## AIM
Transcribe the tail of the listing: start at the line containing "bpy.data.objects.remove(obj)" and stop after the last line, keeping every character as is and adding nothing.

--------------------------------------------------

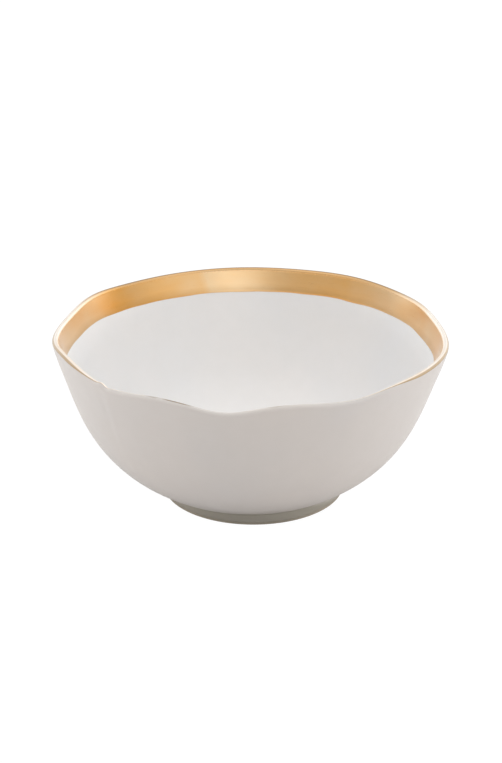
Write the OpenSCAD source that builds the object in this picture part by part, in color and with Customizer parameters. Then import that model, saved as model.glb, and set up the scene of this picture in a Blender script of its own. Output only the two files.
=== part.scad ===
// Porcelain serving bowl with a hand-formed wavy lip, a gold band inside the lip and a low foot ring.
// Millimetres. +Z is up, the foot's resting face is at z = 0, and the origin is under the middle of the lip.
// The -Y side is the front, where the lip dips. Angles run anticlockwise from +X, seen from above.

/* [Bowl] */
// Outside diameter across the lip, before its waves
lip_d = 250; // [220:5:290]
// Height of the lip above the table, before its waves
bowl_h = 108; // [95:1:120]
// Thickness of the wall at the lip
lip_t = 3; // [2.6:0.2:4]
// Thickness of the wall at the shoulder, measured level
shoulder_t = 3.5; // [3:0.1:5]
// Thickness of the floor over the foot's recess
floor_t = 4.5; // [3.5:0.5:6]
// Diameter of the flat middle of the floor
floor_flat_d = 60; // [40:5:70]

/* [Foot] */
// Outside diameter of the foot ring where it meets the wall
foot_d = 116; // [100:2:124]
// Height of the foot ring
foot_h = 8.5; // [6:0.5:11]
// How far the foot ring's side flares out towards the table
foot_flare = 1.2; // [0:0.1:1.6]
// Thickness of the foot ring at its top
foot_t = 6.5; // [5:0.5:8]
// How far the ring sits off the middle of the lip, towards +X
foot_shift = 2; // [0:0.5:2]

/* [Lip waves] */
// Height of the lip's waves: 1 as formed by hand, 0 for an even lip
wave_lift = 1; // [0:0.1:1.2]
// Swell of the lip out of round: 1 as formed by hand, 0 for a round lip
wave_swell = 1; // [0:0.1:1.2]

/* [Glaze and gold] */
// Thickness of the glaze coats
glaze_t = 0.4; // [0.3:0.05:0.6]
// Thickness of the gold
gold_t = 0.2; // [0.15:0.05:0.3]
// Height of the gold band inside the lip
band_h = 13.5; // [10:0.5:24]

/* [Hidden] */

$fn = 96;
around = 90;             // facets round the bowl
side_rows = 9;           // facets up the outside, from the foot to the shoulder
shoulder_rows = 2;       // facets from the shoulder to the lip, on each side of the wall
lip_rows = 4;            // facets over the lip's round edge
inside_rows = 9;         // facets down the inside, from the shoulder to the floor's flat middle

// Hand-formed waves of the lip: [angle, lift, spread]. The deepest is the dip at the front.
lift_waves = [
    [20, 1.5, 14],
    [54, 1.5, 18],
    [90, 0.4, 20],
    [150, 2, 13],
    [202, 4, 14],
    [228, -1, 9],
    [244, 1.8, 11],
    [263, -3, 9],
    [281, 1.6, 12],
    [300, -1.2, 11],
    [316, 0.8, 9]
];
// Where the lip swells out of round, or draws in: [angle, swell, spread]
swell_waves = [
    [12, -1.5, 12],
    [165, -1.5, 13],
    [192, 1.2, 14],
    [345, 1.8, 14]
];
wave_fade = 2;           // power with which the waves die away down the wall

// Where the wall's curves are pulled to, as fractions of the way out and up from the foot to the shoulder
belly = [0.74, 0.28];
side = [0.81, 0.61];
// The same for the inside, from the floor's flat middle to the shoulder
heel = [0.59, 0];
inner_side = [0.8, 0.32];

lip_edge_r = lip_t / 2;
lip_r = lip_d / 2;
lip_z = bowl_h - lip_edge_r;
shoulder_z = lip_z - band_h;
shoulder_in = 3.9;       // how far the outside's shoulder lies inside the lip
floor_z = foot_h + floor_t;
joint_gap = 0.1;         // room between the foot's glaze and the wall's glaze
joint_r = foot_d / 2 + glaze_t + foot_shift + joint_gap;

// A point at t along the curve from p0 to p3, which leaves towards p1 and arrives from p2
function curve(p0, p1, p2, p3, t) =
    pow(1 - t, 3) * p0 + 3 * t * pow(1 - t, 2) * p1 + 3 * t * t * (1 - t) * p2 + t * t * t * p3;

// A point inside the box from a to b, by its fractions of the box's width and height
function within(a, b, share) = [a[0] + share[0] * (b[0] - a[0]), a[1] + share[1] * (b[1] - a[1])];

// The outside of the wall, as [radius, height]: full in the belly, then nearly straight
joint = [joint_r, foot_h];
shoulder = [lip_r - shoulder_in, shoulder_z];
belly_pull = within(joint, shoulder, belly);
side_pull = within(joint, shoulder, side);
lip_out = [lip_r, lip_z];

// The inside of the wall, which is thickest at the heel over the foot
lip_in = [lip_r - lip_t, lip_z];
shoulder_inside = [shoulder[0] - shoulder_t, shoulder_z];
floor_edge = [floor_flat_d / 2, floor_z];
heel_pull = within(floor_edge, shoulder_inside, heel);
wall_pull = within(floor_edge, shoulder_inside, inner_side);

// A point at t between the shoulder and the lip, where the wall turns a little more upright
function turn(low, high, pull, t) =
    let (bend = low + 0.5 * norm(high - low) * (low - pull) / norm(low - pull))
    pow(1 - t, 2) * low + 2 * t * (1 - t) * bend + t * t * high;

// The whole profile, from the foot's joint up the outside, over the lip and down the inside to the floor
profile = concat(
    [for (i = [0:side_rows]) curve(joint, belly_pull, side_pull, shoulder, i / side_rows)],
    [for (i = [1:shoulder_rows]) turn(shoulder, lip_out, side_pull, i / shoulder_rows)],
    [for (i = [1:lip_rows - 1])
        let (a = 180 * i / lip_rows)
        [lip_r - lip_edge_r + lip_edge_r * cos(a), lip_z + lip_edge_r * sin(a)]],
    [for (i = [shoulder_rows:-1:1]) turn(shoulder_inside, lip_in, wall_pull, i / shoulder_rows)],
    [for (i = [inside_rows:-1:0])
        curve(floor_edge, heel_pull, wall_pull, shoulder_inside, i / inside_rows)]
);
last = len(profile) - 1;
lip_out_row = side_rows + shoulder_rows;
crest_row = lip_out_row + lip_rows / 2;
lip_in_row = lip_out_row + lip_rows;
band_low_row = lip_in_row + shoulder_rows;

// The direction away from the clay at one row of the profile
function outward(i) =
    let (d = profile[min(i + 1, last)] - profile[max(i - 1, 0)], n = [d[1], -d[0]] / norm(d))
    i == last ? [0, 1] : n;

// The profile with a coat of thickness t on it. Its first row stays level with the foot's joint.
function coated(i, t) =
    i == 0 ? profile[0] + [t / outward(0)[0], 0] : profile[i] + t * outward(i);

// The sum of a list's waves at angle a, from its wave i on
function wave_sum(list, a, i) =
    i == len(list) ? 0 :
    let (d = (a - list[i][0] + 540) % 360 - 180)
    list[i][1] * exp(-pow(d / list[i][2], 2)) + wave_sum(list, a, i + 1);

lift = [for (j = [0:around - 1]) wave_lift * wave_sum(lift_waves, 360 * j / around, 0)];
swell = [for (j = [0:around - 1]) wave_swell * wave_sum(swell_waves, 360 * j / around, 0)];

// Where a profile point lies at facet j, once the lip's waves are worked into the wall
function formed(p, j) =
    let (
        share = pow(max(0, p[1] - foot_h) / (bowl_h - foot_h), wave_fade),
        r = p[0] + share * swell[j],
        a = 360 * j / around
    )
    [r * cos(a), r * sin(a), p[1] + share * lift[j]];

function ring(i, t) = [for (j = [0:around - 1]) formed(coated(i, t), j)];

// Two triangles for the patch above ring a's point j. Both sides of a coat are cut the same way.
function patch(a, b, j) =
    let (k = (j + 1) % around)
    [[a + j, b + k, a + k], [a + j, b + j, b + k]];
function turned(faces) = [for (f = faces) [f[0], f[2], f[1]]];

// The clay: the profile's rings, closed by the flat underside and the floor's flat middle
module clay() {
    points = concat(
        [for (i = [0:last]) each ring(i, 0)],
        [[0, 0, foot_h], [0, 0, floor_z]]
    );
    underside = (last + 1) * around;
    floor_middle = underside + 1;
    top = last * around;
    faces = concat(
        [for (i = [0:last - 1], j = [0:around - 1]) each patch(i * around, (i + 1) * around, j)],
        [for (j = [0:around - 1]) [underside, j, (j + 1) % around]],
        [for (j = [0:around - 1]) [floor_middle, top + (j + 1) % around, top + j]]
    );
    polyhedron(points, faces);
}

// A coat over rows a to b of the profile, from depth low to depth high above the clay
module coat(a, b, low, high) {
    rows = b - a + 1;
    to_axis = b == last;
    over = rows * around;
    middle = 2 * over;
    points = concat(
        [for (i = [a:b]) each ring(i, low)],
        [for (i = [a:b]) each ring(i, high)],
        to_axis ? [[0, 0, floor_z + low], [0, 0, floor_z + high]] : []
    );
    end = (rows - 1) * around;
    faces = concat(
        [for (i = [0:rows - 2], j = [0:around - 1])
            each turned(patch(i * around, (i + 1) * around, j))],
        [for (i = [0:rows - 2], j = [0:around - 1])
            each patch(over + i * around, over + (i + 1) * around, j)],
        [for (j = [0:around - 1]) each patch(0, over, j)],
        to_axis
            ? [for (j = [0:around - 1]) each
                let (k = (j + 1) % around)
                [[middle, end + j, end + k], [middle + 1, over + end + k, over + end + j]]]
            : [for (j = [0:around - 1]) each turned(patch(end, over + end, j))]
    );
    polyhedron(points, faces);
}

// The foot ring's outlines, as [radius, height] from the ring's own axis
edge_r = 1.3;            // size of the soft edges at the resting face
recess_flare = 1;        // how far the recess widens towards the table
foot_top = [foot_d / 2, foot_h];
foot_low = foot_top + [foot_flare, edge_r - foot_h];
recess_top = [foot_d / 2 - foot_t, foot_h];
recess_low = recess_top + [recess_flare, edge_r - foot_h];

module bowl_body() {
    color("#e9e6e1")
        clay();
}

module foot_ring() {
    color("#cfc6ba")
        translate([foot_shift, 0, 0])
            rotate_extrude()
                polygon([
                    recess_top, recess_low, [recess_low[0] + edge_r, 0], [foot_low[0] - edge_r, 0],
                    foot_low, foot_top
                ]);
}

module inner_glaze() {
    color("#f1f0ee")
        coat(crest_row, last, 0, glaze_t);
}

module outer_glaze() {
    color("#d6d1cb")
        coat(0, crest_row, 0, glaze_t);
}

// The glaze on the foot's outer side
module foot_glaze() {
    skin = [glaze_t, 0];
    color("#d6d1cb")
        translate([foot_shift, 0, 0])
            rotate_extrude()
                polygon([foot_low, foot_low + skin, foot_top + skin, foot_top]);
}

// The glaze up the foot's inner side and across the underside of the floor
module base_glaze() {
    color("#e3dfda")
        translate([foot_shift, 0, 0])
            rotate_extrude()
                polygon([
                    [0, foot_h], [0, foot_h - glaze_t], recess_top - [glaze_t, glaze_t],
                    recess_low - [glaze_t, 0], recess_low, recess_top
                ]);
}

module gold_band() {
    color("#d9a34f")
        coat(lip_in_row, band_low_row, glaze_t, glaze_t + gold_t);
}

module gold_lip() {
    color("#e6bd77")
        coat(lip_out_row, lip_in_row, glaze_t, glaze_t + gold_t);
}

bowl_body();
foot_ring();
inner_glaze();
outer_glaze();
foot_glaze();
base_glaze();
gold_band();
gold_lip();
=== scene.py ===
"""A hand-formed porcelain serving bowl with a gold band inside its lip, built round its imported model."""

import math
import random

import bmesh
import bpy
import numpy as np
from bpy.props import FloatProperty, FloatVectorProperty, IntProperty, PointerProperty
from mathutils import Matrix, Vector


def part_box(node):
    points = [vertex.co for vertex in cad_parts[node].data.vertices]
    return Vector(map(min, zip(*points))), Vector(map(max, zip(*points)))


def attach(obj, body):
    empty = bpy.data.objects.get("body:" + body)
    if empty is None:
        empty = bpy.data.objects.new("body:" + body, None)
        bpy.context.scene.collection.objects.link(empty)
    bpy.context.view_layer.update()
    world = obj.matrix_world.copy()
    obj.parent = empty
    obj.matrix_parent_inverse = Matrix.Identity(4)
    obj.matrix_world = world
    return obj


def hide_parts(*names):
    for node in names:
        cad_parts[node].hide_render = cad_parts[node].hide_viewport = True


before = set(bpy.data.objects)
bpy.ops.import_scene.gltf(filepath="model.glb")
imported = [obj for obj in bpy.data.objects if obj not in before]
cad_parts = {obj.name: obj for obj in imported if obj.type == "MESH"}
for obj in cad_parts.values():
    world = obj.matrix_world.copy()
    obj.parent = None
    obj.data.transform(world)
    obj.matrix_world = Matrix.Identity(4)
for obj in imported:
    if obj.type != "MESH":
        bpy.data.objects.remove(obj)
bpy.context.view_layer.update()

bl_info = {
    "name": "Porcelain Serving Bowl",
    "version": (1, 0, 0),
    "blender": (4, 5, 0),
    "location": "View3D > Sidebar > Bowl",
    "description": "Builds a hand-formed porcelain serving bowl with a gold band inside its lip",
    "category": "Add Mesh",
}

MM = 0.001

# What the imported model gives: the foot ring's place and size, and the height of the wall's joint with it
foot_low, foot_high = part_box("foot_ring")
FOOT_HEIGHT = foot_high.z
FOOT_SHIFT = (foot_low.x + foot_high.x) / 2
FOOT_RADIUS = (foot_high.x - foot_low.x) / 2

# A little fold in the lip's edge, too small for the model: (degrees, millimetres up, spread in degrees)
FOLD = ((223.4, 0.9, 1.3), (226.0, -0.8, 1.4))

# The hand-formed waves of the lip, as in the model, up and down and then out and in, laid out like FOLD
LIFT_WAVES = (
    (20, 1.5, 14), (54, 1.5, 18), (90, 0.4, 20), (150, 2, 13), (202, 4, 14), (228, -1, 9),
    (244, 1.8, 11), (263, -3, 9), (281, 1.6, 12), (300, -1.2, 11), (316, 0.8, 9),
    *FOLD,
)
SWELL_WAVES = ((12, -1.5, 12), (165, -1.5, 13), (192, 1.2, 14), (345, 1.8, 14))

# The power by which the waves die out down the wall
WAVE_FADE = 2

# A soft bulge halfway up the wall, which the model leaves out: its angle and spread in degrees, its height
# and reach as shares of the bowl's height, and its size
BULGE = (188, 45, 0.55, 0.6, 0.75 * MM)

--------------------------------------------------

## SOLUTION TO THE PROBLEM
        bpy.data.objects.remove(obj)
bpy.context.view_layer.update()

bl_info = {
    "name": "Porcelain Serving Bowl",
    "version": (1, 0, 0),
    "blender": (4, 5, 0),
    "location": "View3D > Sidebar > Bowl",
    "description": "Builds a hand-formed porcelain serving bowl with a gold band inside its lip",
    "category": "Add Mesh",
}

MM = 0.001

# What the imported model gives: the foot ring's place and size, and the height of the wall's joint with it
foot_low, foot_high = part_box("foot_ring")
FOOT_HEIGHT = foot_high.z
FOOT_SHIFT = (foot_low.x + foot_high.x) / 2
FOOT_RADIUS = (foot_high.x - foot_low.x) / 2

# A little fold in the lip's edge, too small for the model: (degrees, millimetres up, spread in degrees)
FOLD = ((223.4, 0.9, 1.3), (226.0, -0.8, 1.4))

# The hand-formed waves of the lip, as in the model, up and down and then out and in, laid out like FOLD
LIFT_WAVES = (
    (20, 1.5, 14), (54, 1.5, 18), (90, 0.4, 20), (150, 2, 13), (202, 4, 14), (228, -1, 9),
    (244, 1.8, 11), (263, -3, 9), (281, 1.6, 12), (300, -1.2, 11), (316, 0.8, 9),
    *FOLD,
)
SWELL_WAVES = ((12, -1.5, 12), (165, -1.5, 13), (192, 1.2, 14), (345, 1.8, 14))

# The power by which the waves die out down the wall
WAVE_FADE = 2

# A soft bulge halfway up the wall, which the model leaves out: its angle and spread in degrees, its height
# and reach as shares of the bowl's height, and its size
BULGE = (188, 45, 0.55, 0.6, 0.75 * MM)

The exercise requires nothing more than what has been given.